WORK TO BE COMPLETED: Extract exactly those lines that lie between the start of the material and the line with "return toPanel(x +", including both boundary lines and no others.

[Dataset entries]
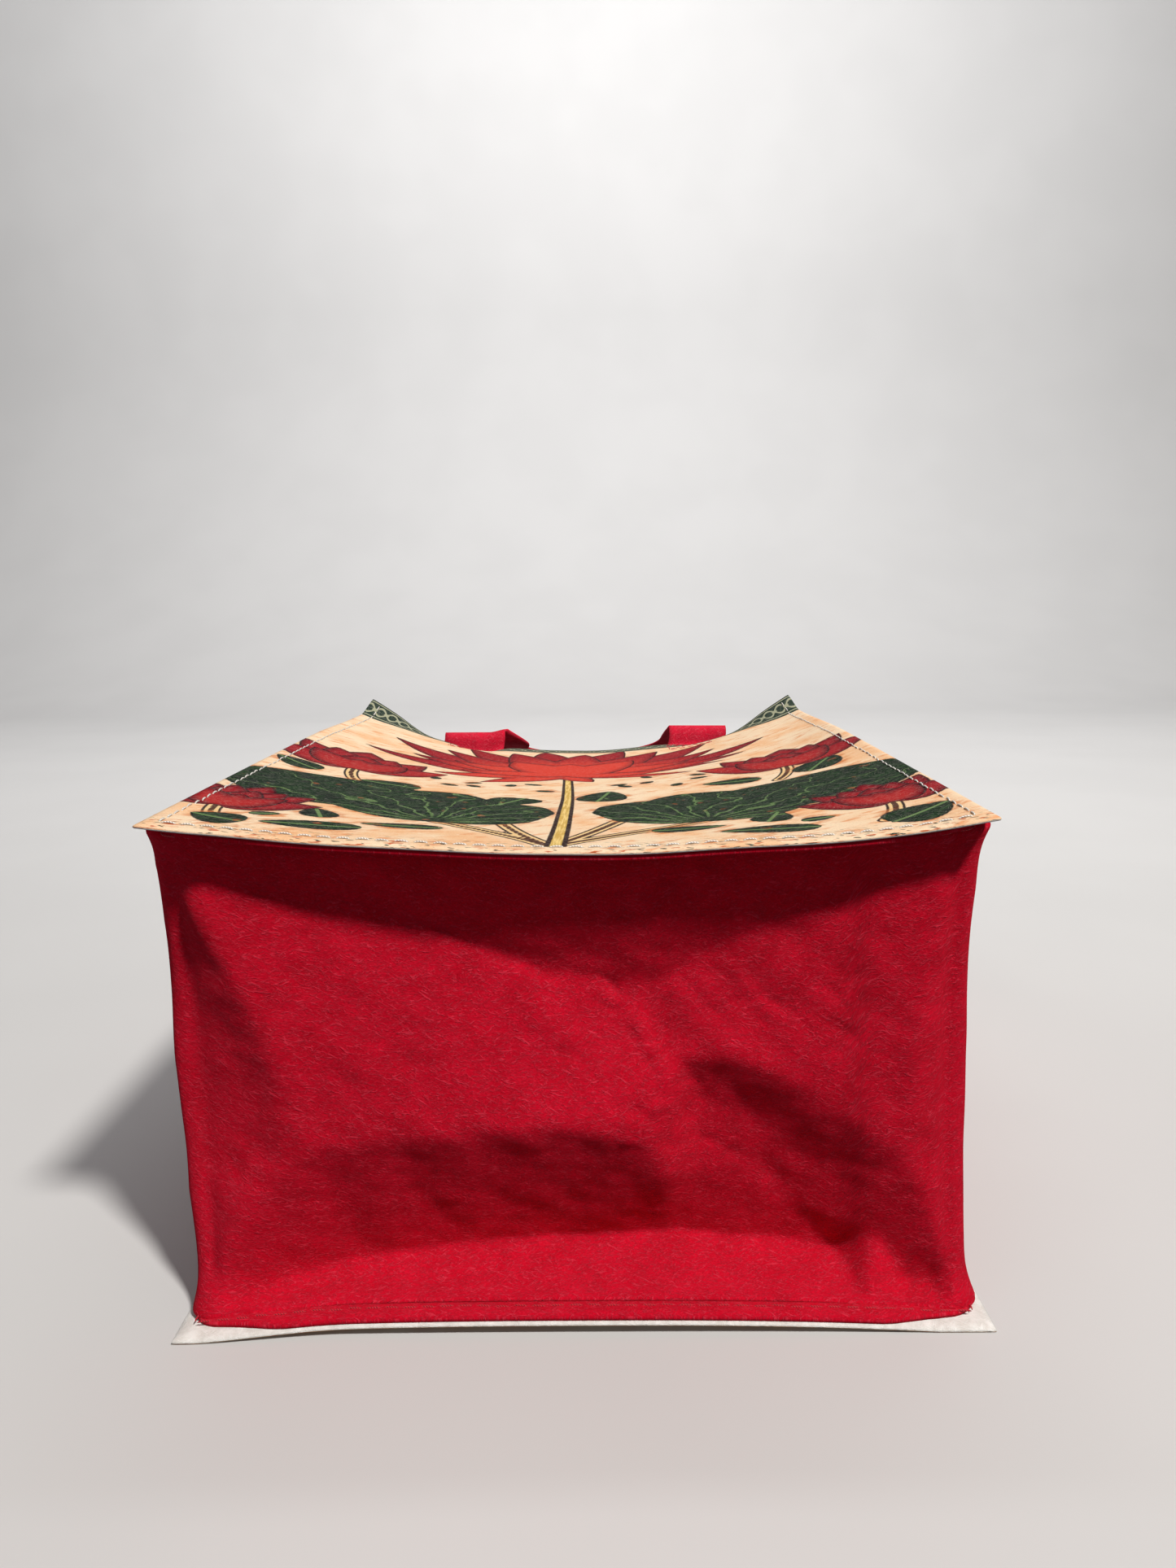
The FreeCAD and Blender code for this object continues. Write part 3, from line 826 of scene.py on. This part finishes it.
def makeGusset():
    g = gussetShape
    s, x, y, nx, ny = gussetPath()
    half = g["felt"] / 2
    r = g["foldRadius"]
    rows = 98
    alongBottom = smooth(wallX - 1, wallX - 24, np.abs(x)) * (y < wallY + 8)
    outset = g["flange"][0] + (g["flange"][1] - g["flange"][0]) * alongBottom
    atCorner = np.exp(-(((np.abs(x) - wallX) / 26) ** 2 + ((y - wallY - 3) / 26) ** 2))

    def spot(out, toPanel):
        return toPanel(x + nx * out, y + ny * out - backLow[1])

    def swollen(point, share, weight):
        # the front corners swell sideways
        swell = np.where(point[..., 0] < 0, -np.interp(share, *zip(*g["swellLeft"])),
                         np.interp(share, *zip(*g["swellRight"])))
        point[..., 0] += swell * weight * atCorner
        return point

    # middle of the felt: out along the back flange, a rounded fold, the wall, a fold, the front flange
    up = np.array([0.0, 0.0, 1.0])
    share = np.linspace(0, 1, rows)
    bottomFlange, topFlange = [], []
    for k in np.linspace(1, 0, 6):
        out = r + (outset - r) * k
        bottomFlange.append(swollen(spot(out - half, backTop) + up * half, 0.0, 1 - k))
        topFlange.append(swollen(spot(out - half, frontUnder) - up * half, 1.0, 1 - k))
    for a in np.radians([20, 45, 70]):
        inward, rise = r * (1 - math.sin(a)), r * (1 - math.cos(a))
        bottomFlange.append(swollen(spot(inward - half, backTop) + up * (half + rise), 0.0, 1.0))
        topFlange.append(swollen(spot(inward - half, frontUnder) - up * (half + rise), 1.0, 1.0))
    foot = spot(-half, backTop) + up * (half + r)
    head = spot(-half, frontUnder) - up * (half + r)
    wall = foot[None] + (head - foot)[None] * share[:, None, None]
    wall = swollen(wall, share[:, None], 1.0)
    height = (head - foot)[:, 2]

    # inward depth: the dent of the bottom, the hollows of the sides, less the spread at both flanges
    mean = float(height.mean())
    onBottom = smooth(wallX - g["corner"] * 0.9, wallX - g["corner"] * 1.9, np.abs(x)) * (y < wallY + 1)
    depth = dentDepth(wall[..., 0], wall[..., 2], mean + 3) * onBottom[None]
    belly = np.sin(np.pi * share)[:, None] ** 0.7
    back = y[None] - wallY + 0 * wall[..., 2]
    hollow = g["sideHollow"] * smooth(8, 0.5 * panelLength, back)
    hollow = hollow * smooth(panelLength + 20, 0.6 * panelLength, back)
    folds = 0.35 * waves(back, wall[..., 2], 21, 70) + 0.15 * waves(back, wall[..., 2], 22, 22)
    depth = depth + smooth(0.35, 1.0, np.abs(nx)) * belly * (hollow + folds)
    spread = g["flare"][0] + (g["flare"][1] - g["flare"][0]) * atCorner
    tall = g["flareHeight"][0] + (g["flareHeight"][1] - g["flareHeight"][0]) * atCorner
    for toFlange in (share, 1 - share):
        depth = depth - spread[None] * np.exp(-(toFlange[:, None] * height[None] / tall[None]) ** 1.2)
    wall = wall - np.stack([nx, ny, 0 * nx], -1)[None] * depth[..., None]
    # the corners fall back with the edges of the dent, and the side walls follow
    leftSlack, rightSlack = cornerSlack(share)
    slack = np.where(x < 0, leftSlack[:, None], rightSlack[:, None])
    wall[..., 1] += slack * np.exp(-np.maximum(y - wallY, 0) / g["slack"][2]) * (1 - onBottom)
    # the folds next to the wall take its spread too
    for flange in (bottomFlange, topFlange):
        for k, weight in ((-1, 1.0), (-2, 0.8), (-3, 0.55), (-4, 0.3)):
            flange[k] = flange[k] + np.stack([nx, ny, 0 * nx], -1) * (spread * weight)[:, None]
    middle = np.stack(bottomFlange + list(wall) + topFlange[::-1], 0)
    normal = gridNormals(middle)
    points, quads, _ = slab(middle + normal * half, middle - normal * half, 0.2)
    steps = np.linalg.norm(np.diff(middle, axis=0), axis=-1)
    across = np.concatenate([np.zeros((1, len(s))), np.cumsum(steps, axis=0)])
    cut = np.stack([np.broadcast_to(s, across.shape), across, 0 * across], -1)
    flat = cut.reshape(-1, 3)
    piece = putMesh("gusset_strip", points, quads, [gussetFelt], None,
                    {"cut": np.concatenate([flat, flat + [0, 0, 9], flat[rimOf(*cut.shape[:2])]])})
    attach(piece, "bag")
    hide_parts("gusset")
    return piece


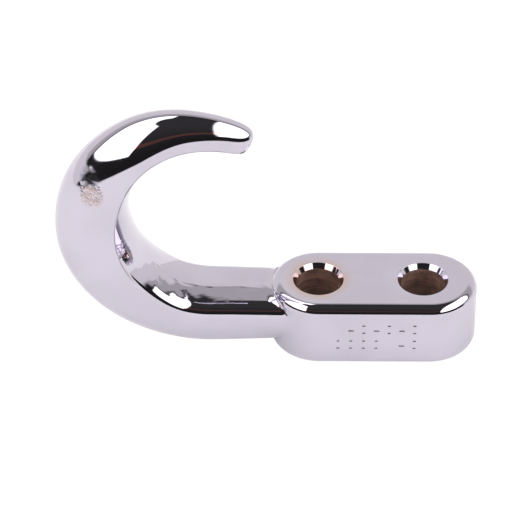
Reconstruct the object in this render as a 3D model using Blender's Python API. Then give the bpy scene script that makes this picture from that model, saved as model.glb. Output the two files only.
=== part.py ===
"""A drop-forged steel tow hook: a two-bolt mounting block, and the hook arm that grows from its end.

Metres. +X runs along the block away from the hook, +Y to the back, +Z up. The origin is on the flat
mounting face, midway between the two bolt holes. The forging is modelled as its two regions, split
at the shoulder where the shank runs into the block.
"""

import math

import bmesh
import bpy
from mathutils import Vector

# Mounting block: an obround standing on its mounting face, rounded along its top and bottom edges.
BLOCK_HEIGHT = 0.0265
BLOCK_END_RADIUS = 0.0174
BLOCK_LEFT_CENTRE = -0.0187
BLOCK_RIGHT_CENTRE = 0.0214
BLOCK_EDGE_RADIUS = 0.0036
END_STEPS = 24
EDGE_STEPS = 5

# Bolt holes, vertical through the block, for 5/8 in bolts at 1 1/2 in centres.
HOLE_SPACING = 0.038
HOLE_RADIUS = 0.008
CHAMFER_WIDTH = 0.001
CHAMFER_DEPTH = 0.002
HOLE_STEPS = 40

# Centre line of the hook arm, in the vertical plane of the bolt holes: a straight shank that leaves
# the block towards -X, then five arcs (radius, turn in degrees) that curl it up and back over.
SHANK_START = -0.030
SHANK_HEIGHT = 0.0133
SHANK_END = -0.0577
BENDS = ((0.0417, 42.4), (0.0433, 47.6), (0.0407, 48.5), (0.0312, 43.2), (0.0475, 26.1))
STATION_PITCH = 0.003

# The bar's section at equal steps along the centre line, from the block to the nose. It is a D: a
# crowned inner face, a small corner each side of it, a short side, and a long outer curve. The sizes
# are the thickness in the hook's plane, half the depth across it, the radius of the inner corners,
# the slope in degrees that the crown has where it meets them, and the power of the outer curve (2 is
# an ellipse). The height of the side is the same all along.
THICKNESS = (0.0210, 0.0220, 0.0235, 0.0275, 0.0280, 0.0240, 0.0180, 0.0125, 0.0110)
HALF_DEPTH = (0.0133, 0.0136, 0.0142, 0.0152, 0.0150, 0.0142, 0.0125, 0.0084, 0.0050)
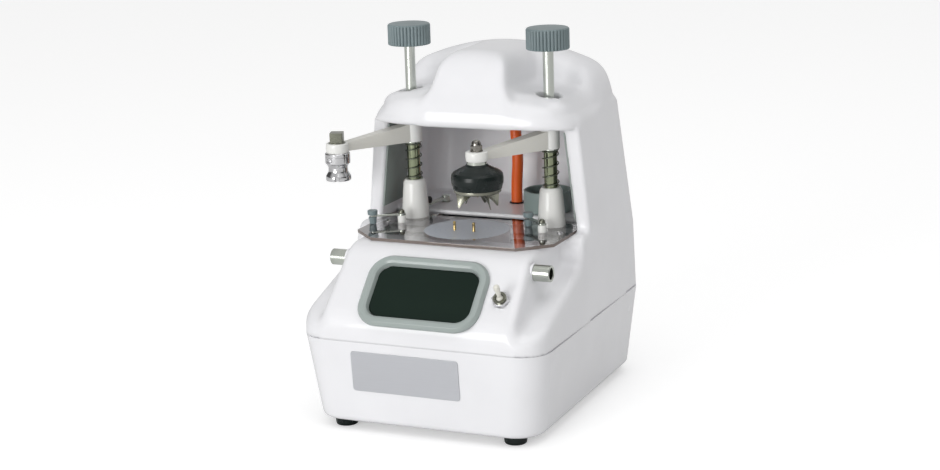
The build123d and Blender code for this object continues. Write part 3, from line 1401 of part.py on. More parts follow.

RESULT:
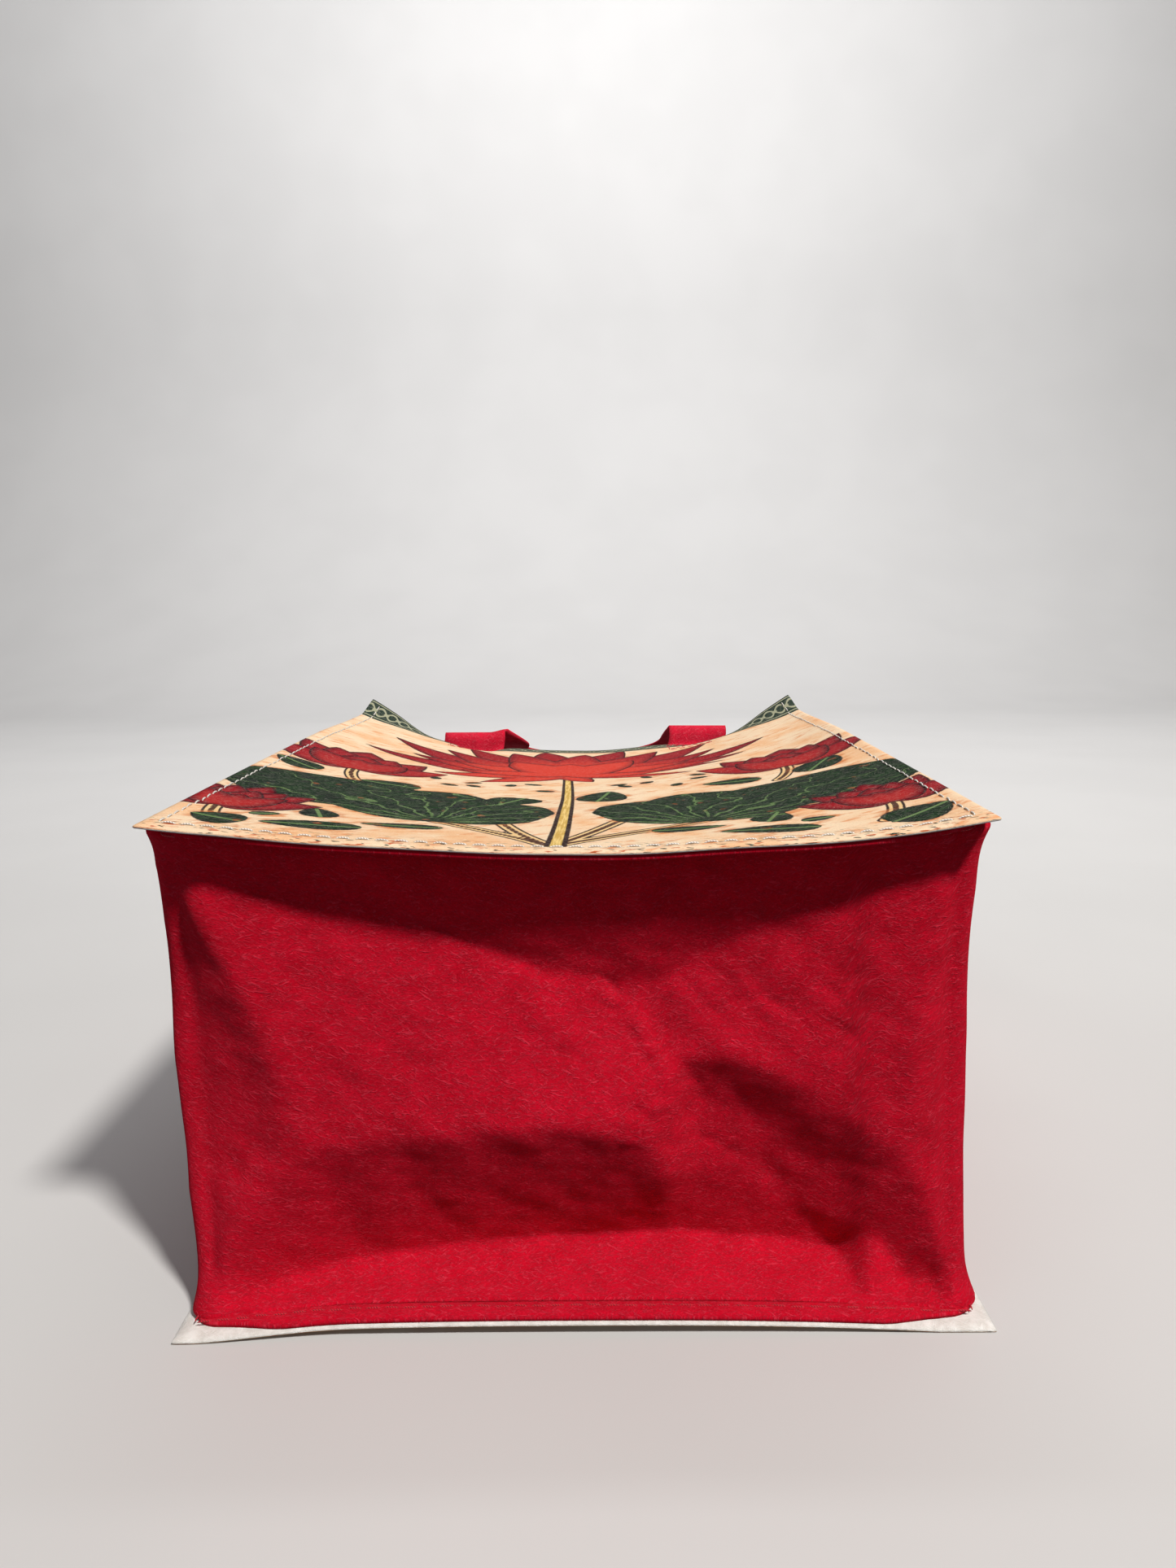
The FreeCAD and Blender code for this object continues. Write part 3, from line 826 of scene.py on. This part finishes it.
def makeGusset():
    g = gussetShape
    s, x, y, nx, ny = gussetPath()
    half = g["felt"] / 2
    r = g["foldRadius"]
    rows = 98
    alongBottom = smooth(wallX - 1, wallX - 24, np.abs(x)) * (y < wallY + 8)
    outset = g["flange"][0] + (g["flange"][1] - g["flange"][0]) * alongBottom
    atCorner = np.exp(-(((np.abs(x) - wallX) / 26) ** 2 + ((y - wallY - 3) / 26) ** 2))

    def spot(out, toPanel):
        return toPanel(x + nx * out, y + ny * out - backLow[1])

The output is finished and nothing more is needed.